Considering all of the above facts, you are required to calculate the net revenue that Vijay’s firm should record in its books of account.
Solution
Here, we are not given any of the figures directly, so we will first calculate all of those individually.
= 3,45,00,00,000.00 – 28,75,00,000.00 – 95,00,000.00 – 6,90,00,000.00
- Net Sales = 3,08,40,00,000.00
Therefore, the firm needs to record 3,08,40,00,000.00 as Net Revenue in its income statement.
Example #3
BBZ is in the sales of software in the Kurla market. Below are the common size statements for the income statement, which was reported to the bank for loan approval.
As an accountant for the firm, he was asked to help the bank provide the numbers. The bank has requested him to provide the net revenue figure.
He noted that 3,700 units of software were sold at the rate of 2,000 per piece. You are required to calculate the net revenue figure.
- Gross Revenue: 100.00%
- Cost of Goods Sold: 66.84%
- Allowance: 2.96%
- Sales Return: 4.44%
- Discounts: 7.40%
Solution
We shall first calculate gross revenue and arrive at the net revenue after considering all of the sales returns, allowances, and discounts.
Gross sales will be no of units * selling price per unit, which is 3,700 units * 2,000 which equals 74,00,000
We can now calculate other figures per percentage of revenue as given in the question.

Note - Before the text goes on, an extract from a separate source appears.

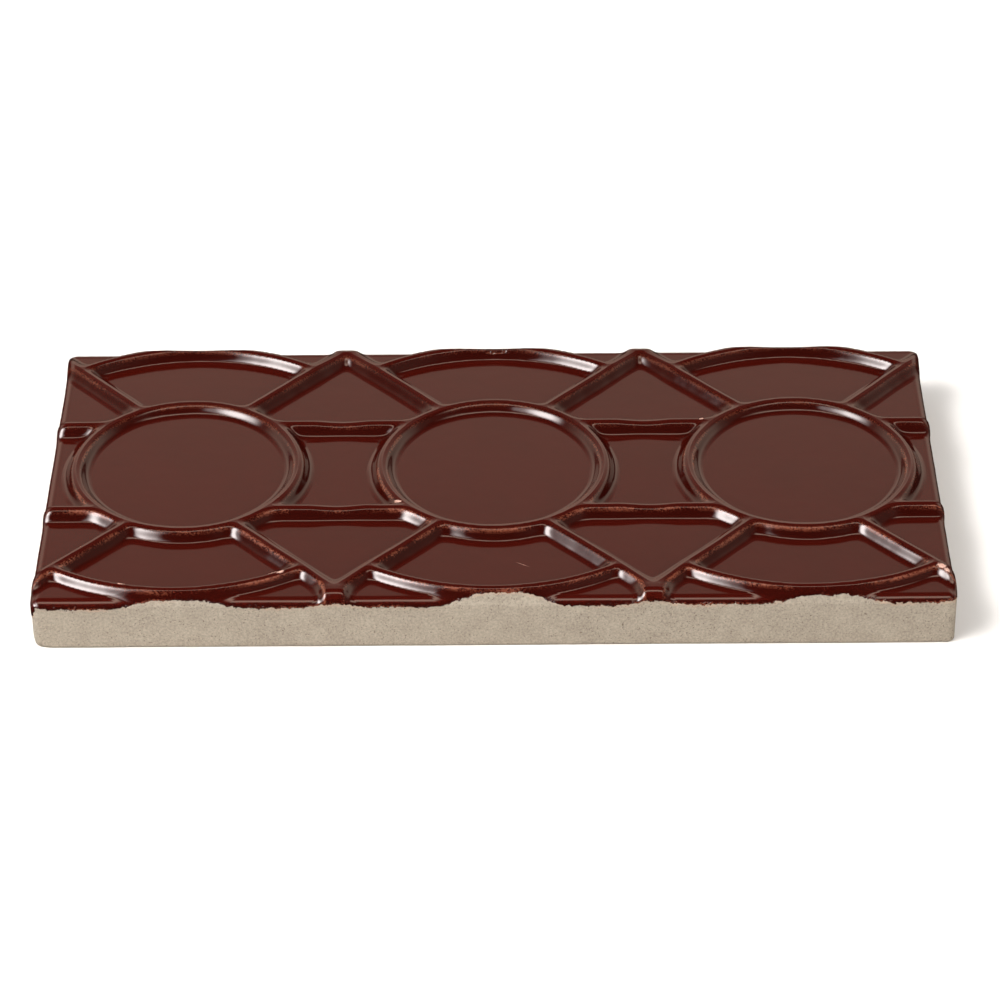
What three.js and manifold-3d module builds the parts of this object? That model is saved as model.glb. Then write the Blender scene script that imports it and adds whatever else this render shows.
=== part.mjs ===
// Ceramic accent tile: one pressed and fired slab, glazed on its face. A raised line pattern stands on
// flat panels: rings in a row, rails from ring to ring, diagonals that meet between the rings at the
// tile's long edges, and an arc above and below each ring. The tile's edges cut the pattern off.
// Millimetres, +Z up. The origin is the centre of the flat underside, X runs along the tile's length.
import * as THREE from "three";
import { mergeVertices } from "three/addons/utils/BufferGeometryUtils.js";
import Module from "manifold-3d";

// The slab
const TILE_LENGTH = 152;
const TILE_WIDTH = 76;
const PANEL_THICKNESS = 8.9; // underside to the flat panels between the ridges
const CORNER_RADIUS = 2.6; // upright corners, seen from above
const FACE_ROUND = 0.9; // edge round the glazed face
const RIDGE_END_ROUND = 1.6; // edge where the tile's sides cut the ridges off
const FOOT_ROUND = 0.4; // edge round the underside
const ROUND_STEPS = 3;
const CORNER_STEPS = 5;

// The ridges' section
const RIDGE_HEIGHT = 2.2; // above the panels
const RIDGE_BASE = 3.8; // width where it meets the panels
const RIDGE_CREST = 1.9; // width across the top, with its rounded shoulders
const SHOULDER_ROUND = 0.6;
const RIDGE_ROOT = 1.0; // depth that a ridge is set into the slab

// The pattern
const RING_PITCH = 52.3; // centre to centre, along the length
const RING_RADIUS = 19.2; // all radii are to the middle of the crest
const ARC_RADIUS = 36.2; // the arcs share the rings' centres
const RAIL_OFFSET = 12.7; // from the tile's middle line to a rail
const PEAK_OFFSET = 35.2; // from the middle line to where two diagonals meet
const DIAGONAL_SLOPE = 1.08; // rise across the tile for each millimetre along it
const RING_STEPS = 72;
const ARC_STEPS = 16;

const wasm = await Module();
wasm.setup();

// A closed three.js geometry as a solid that can be joined and cut.
function solid(geometry) {
  const bare = geometry.clone();
  bare.deleteAttribute("normal");
  bare.deleteAttribute("uv");
  const merged = mergeVertices(bare, 1e-4);
  return new wasm.Manifold(
    new wasm.Mesh({
      numProp: 3,
      vertProperties: merged.attributes.position.array,
      triVerts: new Uint32Array(merged.index.array),
    }),
  );
}

// A finished solid as a geometry with flat faces.
function geometryOf(made) {
  const mesh = made.getMesh();
  const geometry = new THREE.BufferGeometry();
  geometry.setAttribute("position", new THREE.BufferAttribute(mesh.vertProperties, 3));
  geometry.setIndex(new THREE.BufferAttribute(mesh.triVerts, 1));
  geometry.computeVertexNormals();
  return geometry;
}

// The tile's outline from above, drawn smaller by inset on every side, as a loop of points.
function outline(inset) {
  const x = TILE_LENGTH / 2 - CORNER_RADIUS;
  const y = TILE_WIDTH / 2 - CORNER_RADIUS;
  const shape = new THREE.Shape();
  shape.absarc(x, -y, CORNER_RADIUS - inset, -Math.PI / 2, 0);
  shape.absarc(x, y, CORNER_RADIUS - inset, 0, Math.PI / 2);
  shape.absarc(-x, y, CORNER_RADIUS - inset, Math.PI / 2, Math.PI);
  shape.absarc(-x, -y, CORNER_RADIUS - inset, Math.PI, 1.5 * Math.PI);
  return shape.getPoints(CORNER_STEPS);
}

// The [inset, height] pairs of an edge rounded over by a radius, from the bottom edge of a block
// at height 0 outwards and up, or with up = -1 from its top edge outwards and down.
function roundedEdge(radius, height, up) {
  return Array.from({ length: ROUND_STEPS + 1 }, (_, step) => {
    const angle = (step / ROUND_STEPS) * (Math.PI / 2);
    return [radius * (1 - Math.sin(angle)), height + up * radius * (1 - Math.cos(angle))];
  });
}

// The tile's block from the underside up to a height, its top edge rounded over by a radius.
function block(height, topRound) {
  const levels = [...roundedEdge(FOOT_ROUND, 0, 1), ...roundedEdge(topRound, height, -1).reverse()];
  const loops = levels.map(([inset]) => outline(inset));
  const count = loops[0].length;
  const positions = loops.flatMap((loop, i) => loop.flatMap((point) => [point.x, point.y, levels[i][1]]));
  const lid = THREE.ShapeUtils.triangulateShape(loops[0], []);
  const top = (loops.length - 1) * count;
  const index = lid.flatMap(([a, b, c]) => [c, b, a, top + a, top + b, top + c]);
  for (let level = 0; level < top; level += count) {
    for (let i = 0; i < count; i++) {
      const next = (i + 1) % count;
      index.push(level + i, level + next, level + count + i);
      index.push(level + next, level + count + next, level + count + i);
    }
  }
  const geometry = new THREE.BufferGeometry();
  geometry.setAttribute("position", new THREE.Float32BufferAttribute(positions, 3));
  geometry.setIndex(index);
  return solid(geometry);
}

// A ridge's section as [across, height] pairs, counterclockwise from its left root.
function ridgeSection() {
  const root = PANEL_THICKNESS - RIDGE_ROOT;
  const top = PANEL_THICKNESS + RIDGE_HEIGHT;
  const side = [
    [RIDGE_BASE / 2, root],
    [RIDGE_BASE / 2, PANEL_THICKNESS],
    [RIDGE_CREST / 2, top - SHOULDER_ROUND],
    [RIDGE_CREST / 2 - 0.3 * SHOULDER_ROUND, top - 0.3 * SHOULDER_ROUND],
    [RIDGE_CREST / 2 - SHOULDER_ROUND, top],
  ];
  const mirrored = side.map(([across, height]) => [-across, height]).reverse();
  return [...side, ...mirrored];
}

// A ridge that follows a curve lying flat at height 0. A section's x goes down and its y to the left.
function ridgeAlong(curve, steps) {
  const section = new THREE.Shape(
    ridgeSection().map(([across, height]) => new THREE.Vector2(-height, across)),
  );
  return solid(new THREE.ExtrudeGeometry(section, { steps, extrudePath: curve }));
}

// A full ring of ridge about (x, 0).
function ringRidge(x, radius) {
  const profile = ridgeSection().map(([across, height]) => new THREE.Vector2(radius + across, height));
  const geometry = new THREE.LatheGeometry([...profile, profile[0]], RING_STEPS);
  return solid(geometry.rotateX(Math.PI / 2).translate(x, 0, 0));
}

// An arc about (x, 0), from one angle to another, for a ridge to follow.
class RidgeArc extends THREE.Curve {
  constructor(x, radius, from, to) {
    super();
    Object.assign(this, { x, radius, from, to });
  }
  getPoint(t) {
    const angle = this.from + t * (this.to - this.from);
    return new THREE.Vector3(this.x + this.radius * Math.cos(angle), this.radius * Math.sin(angle), 0);
  }
}

const flat = (x, y) => new THREE.Vector3(x, y, 0);
const straightRidge = (x1, y1, x2, y2) => ridgeAlong(new THREE.LineCurve3(flat(x1, y1), flat(x2, y2)), 1);

// Where a diagonal crosses a circle about the ring's centre, measured from that centre.
function diagonalMeets(radius) {
  const atCentre = PEAK_OFFSET - (DIAGONAL_SLOPE * RING_PITCH) / 2; // the line's height above the centre
  const a = 1 + DIAGONAL_SLOPE ** 2;
  const b = 2 * DIAGONAL_SLOPE * atCentre;
  const c = atCentre ** 2 - radius ** 2;
  const x = (-b + Math.sqrt(b ** 2 - 4 * a * c)) / (2 * a);
  return { x, y: atCentre + DIAGONAL_SLOPE * x };
}

// The ridges of one ring and of its two sides, out to halfway to the next ring.
function motif(x) {
  const halfPitch = RING_PITCH / 2;
  const railStart = Math.sqrt(RING_RADIUS ** 2 - RAIL_OFFSET ** 2);
  const diagonalStart = diagonalMeets(RING_RADIUS);
  const arcEnd = diagonalMeets(ARC_RADIUS);
  const arcEdge = Math.atan2(arcEnd.y, arcEnd.x);
  const ridges = [ringRidge(x, RING_RADIUS)];
  for (const up of [-1, 1]) {
    ridges.push(ridgeAlong(new RidgeArc(x, ARC_RADIUS, up * arcEdge, up * (Math.PI - arcEdge)), ARC_STEPS));
    for (const side of [-1, 1]) {
      const peakX = x + side * halfPitch;
      ridges.push(straightRidge(x + side * railStart, up * RAIL_OFFSET, peakX, up * RAIL_OFFSET));
      ridges.push(
        straightRidge(x + side * diagonalStart.x, up * diagonalStart.y, peakX, up * PEAK_OFFSET),
      );
    }
  }
  return ridges;
}

// The short ridges from where two diagonals meet out to the tile's long edge.
function peakStubs(x) {
  const outside = TILE_WIDTH / 2 + RIDGE_BASE;
  return [-1, 1].map((up) => straightRidge(x, up * (PEAK_OFFSET - RIDGE_BASE / 2), x, up * outside));
}

function tile() {
  const columns = Math.ceil(TILE_LENGTH / 2 / RING_PITCH);
  const ridges = [];
  for (let column = -columns; column <= columns; column++) {
    ridges.push(...motif(column * RING_PITCH));
    ridges.push(...peakStubs((column + 0.5) * RING_PITCH));
  }
  const pattern = wasm.Manifold.union(ridges);
  const cutToTile = pattern.intersect(block(PANEL_THICKNESS + RIDGE_HEIGHT, RIDGE_END_ROUND));
  return block(PANEL_THICKNESS, FACE_ROUND).add(cutToTile);
}

const glazedCeramic = new THREE.MeshStandardMaterial({
  name: "glazed_ceramic",
  color: new THREE.Color(0.27, 0.11, 0.08),
  roughness: 0.12,
  metalness: 0,
});

const group = new THREE.Group();
const mesh = new THREE.Mesh(geometryOf(tile()), glazedCeramic);
mesh.name = "tile";
group.add(mesh);

export default group;
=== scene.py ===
import math

import bpy
from mathutils import Matrix, Vector


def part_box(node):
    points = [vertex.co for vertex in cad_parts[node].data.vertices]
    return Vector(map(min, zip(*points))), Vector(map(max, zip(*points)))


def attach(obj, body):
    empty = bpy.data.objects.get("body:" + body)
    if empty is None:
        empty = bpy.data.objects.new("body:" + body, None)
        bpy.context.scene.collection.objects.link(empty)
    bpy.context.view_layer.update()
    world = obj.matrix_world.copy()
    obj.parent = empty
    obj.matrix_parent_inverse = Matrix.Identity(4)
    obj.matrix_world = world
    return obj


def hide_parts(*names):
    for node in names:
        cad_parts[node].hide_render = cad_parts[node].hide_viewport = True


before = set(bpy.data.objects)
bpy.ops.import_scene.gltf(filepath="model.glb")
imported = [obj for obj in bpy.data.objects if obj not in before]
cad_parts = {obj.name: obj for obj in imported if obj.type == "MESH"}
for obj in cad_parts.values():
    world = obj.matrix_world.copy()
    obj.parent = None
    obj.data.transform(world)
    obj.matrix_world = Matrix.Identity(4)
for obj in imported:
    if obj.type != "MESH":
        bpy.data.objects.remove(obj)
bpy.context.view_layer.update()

# A glazed relief tile, lying on its flat back. Sizes are in millimetres unless a name says otherwise.
MM = 0.001
LOW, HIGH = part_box("tile")
TILE_LENGTH = (HIGH.x - LOW.x) / MM
TILE_WIDTH = (HIGH.y - LOW.y) / MM
RIDGE_TOP = HIGH.z / MM

# The face: how its ridges run, and the round section that the glaze gives them
FACE_SIZES = {
    "Ring Pitch": 52.3,
    "Ring Radius": 19.0,
    "Arc Radius": 36.2,
    "Rail Offset": 12.7,
    "Peak Offset": 35.6,
    "Peak Round": 0.6,
    "Stub Extra Width": 0.7,
    "Diagonal Slope": 1.08,
    "Joint Fillet": 2.4,
    "Arc Narrowing": 1.2,
    "Back Stretch": 0.038,
    "Hand Wobble": 0.22,
}
SECTION_SIZES = {
    "Ridge Height": 2.2,
    "Crown Radius": 2.2,
    "Wall Offset": 1.35,
    "Wall Slope": 1.9,
    "Skirt Height": 2.0,
    "Skirt Reach": 4.2,
    "Shoulder Softness": 0.8,
    "Foot Softness": 0.9,
    "Ring Floor Rise": 0.5,
    "Spandrel Rise": 0.4,
    "Back Spandrel Rise": 0.4,
}
# What the soft section and the raised floors may add to a crown, kept free below the CAD model's top
CROWN_MARGIN = 0.08
BODY_SIZES = {
    "Length": TILE_LENGTH,
    "Width": TILE_WIDTH,
    "Panel Level": RIDGE_TOP - SECTION_SIZES["Ridge Height"] - CROWN_MARGIN,
    "Corner Radius": 1.7,
    "Edge Reach": 1.4,
    "Edge Drop": 1.0,
    "Edge Bead": 0.12,
    "Worn Corner": 0.4,
    "Worn Corner Height": 2.5,
    "Ridge End Reach": 1.6,
    "Stub End Reach": 4.5,
    "Ridge End Height": 0.3,
    "Foot Round": 0.4,
    "Back Margin": 0.3,
    "Side Unevenness": 0.2,
    "Glaze Thickness": 0.14,
}
FACE_RELIEF_SIZES = {**BODY_SIZES, **FACE_SIZES, **SECTION_SIZES}
# How high the glaze's lower edge lies on the sides
GLAZE_LINE_SIZES = {
    "Line Height": 8.05,
    "Line Tilt": 0.0025,
    "Arc Rise": 2.72,
    "Arc Rise Loss": 1.03,
    "Arc Rise Shift": 1.4,
    "Arc Rise Spread": 0.9,
    "Stub Rise": 0.75,
    "Left End Drop": 2.2,
}

# How wide the steps between one part of the face and the next are
STRETCH_STEP = 16
BACK_HALF_STEP = 1
RING_FLOOR_STEP = 0.3
SPANDREL_STEP = 0.6
SPANDREL_RAMP = 2.4
STUB_STEP = 6
BEAD_INSET = 1.3

# The unevenness of hand work: how long its waves are, and how strong where no size above says so.
# The wobble across is read at another height in the noise than the wobble along.
WOBBLE_WAVE = 17.0
ACROSS_WOBBLE_AT = 40.0
FULLER_WAVE = 9.0
FULLER_SHARE = 0.16
WORN_WAVE = 12.0
WORN_SHARE = 0.05
SIDE_WAVE = 14.0
RIM_WAVE = 5.0
RIM_WAVE_DETAIL = 3.0
RIM_WAVE_HEIGHT = 0.5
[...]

- 74,00,000.00 – 3,28,560.00 – 2,19,040.00 – 5,47,600.00
Net Sales will be -
- Net Sales = 63,04,800.00
Therefore, the firm needs to record 63,04,800.00 as Net Revenue in its income statement and report it to the bank.
Relevance and Uses
Net Sales can be used for many purposes; if the difference between a company's net and gross sales is more than the figure of the industry average, the firm may be offering lucrative discounts, or they may be realizing a greater amount of sales returns when compared with their peers. While comparing income statements, say monthly, could help them identify any potential problems and look for viable solutions.